The central element of all CCT models is the way cultural truth is defined. Models for True/False, True/False/Don’t know questionnaires usually describe truth as dichotomous (True and False). Batchelder (2012) and Anders (2012) offer a model of a True/False questionnaire, where truth is on a continuum like fuzzy logic.
CCT models that are ordinal (e.g. Anders & Batchelder 2015) and those that require continuous (slider-like) responses (e.g. Anders, Oravecz & Batchelder 2014) both treat truth as a continuum. Batchelder, Oravecz, and Batchelder (in press) provide a comprehensive overview of the CCT framework.
CCT is a particularly important approach because it allows you to explore group beliefs and not just aggregate between individual responses.

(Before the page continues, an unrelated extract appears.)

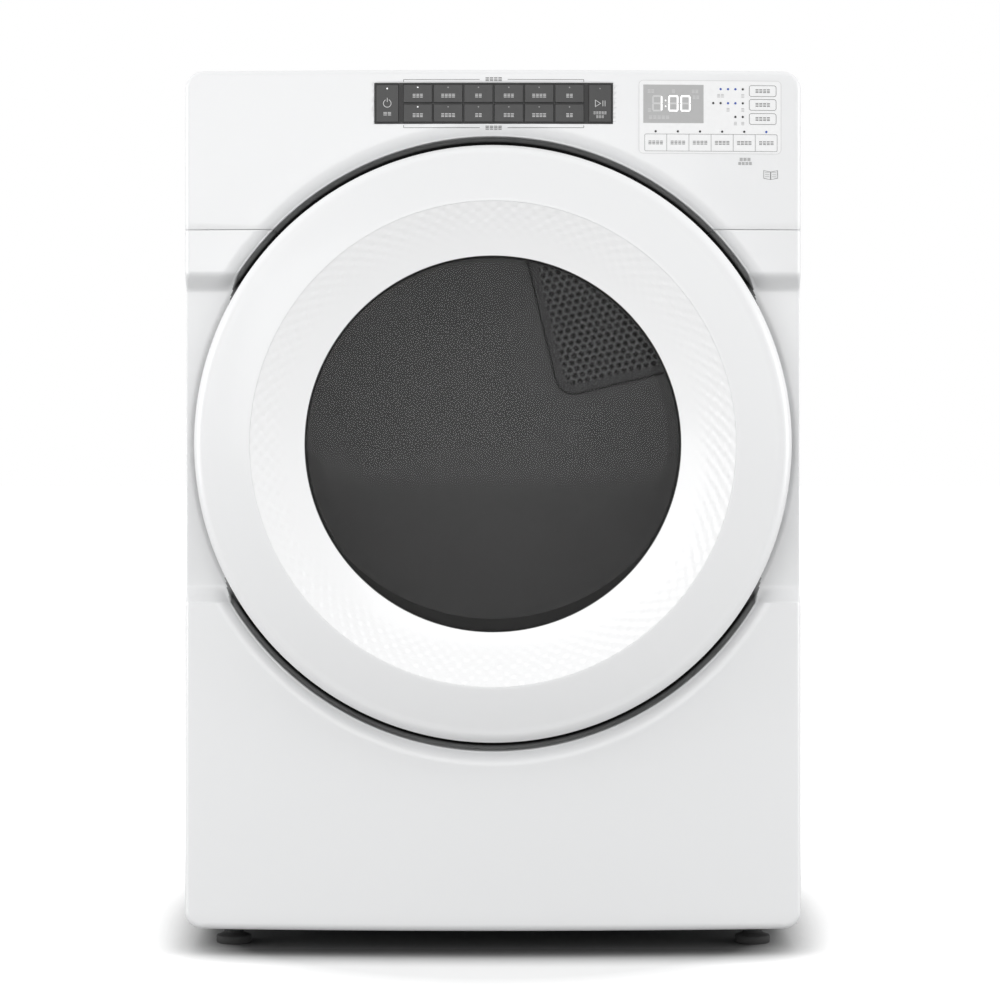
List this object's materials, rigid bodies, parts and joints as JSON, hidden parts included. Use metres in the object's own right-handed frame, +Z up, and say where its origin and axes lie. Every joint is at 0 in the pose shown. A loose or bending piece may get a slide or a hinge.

The methodology relies on quantifying an individual’s knowledge and the consensus on related items. This is done by weighing the responses of each person according to their competence and then aggregating them across people. The overall goal of a CCT model is (1) to identify latent “cultural groups” who share a consensus on the answers to a set questions; (2) to decide if the data supports a statistical model used to do so; and (3) to estimate the parameters of that model.
Parameters refer to the cultural salience of each question or its difficulty, the cultural competence of each informant or their calibration, and the biases in each informant’s responses. If more than one consensus truth/cultural category is identified, the CCT model will estimate the parameters of each informant’s membership. (Anders & Batchelder 2012).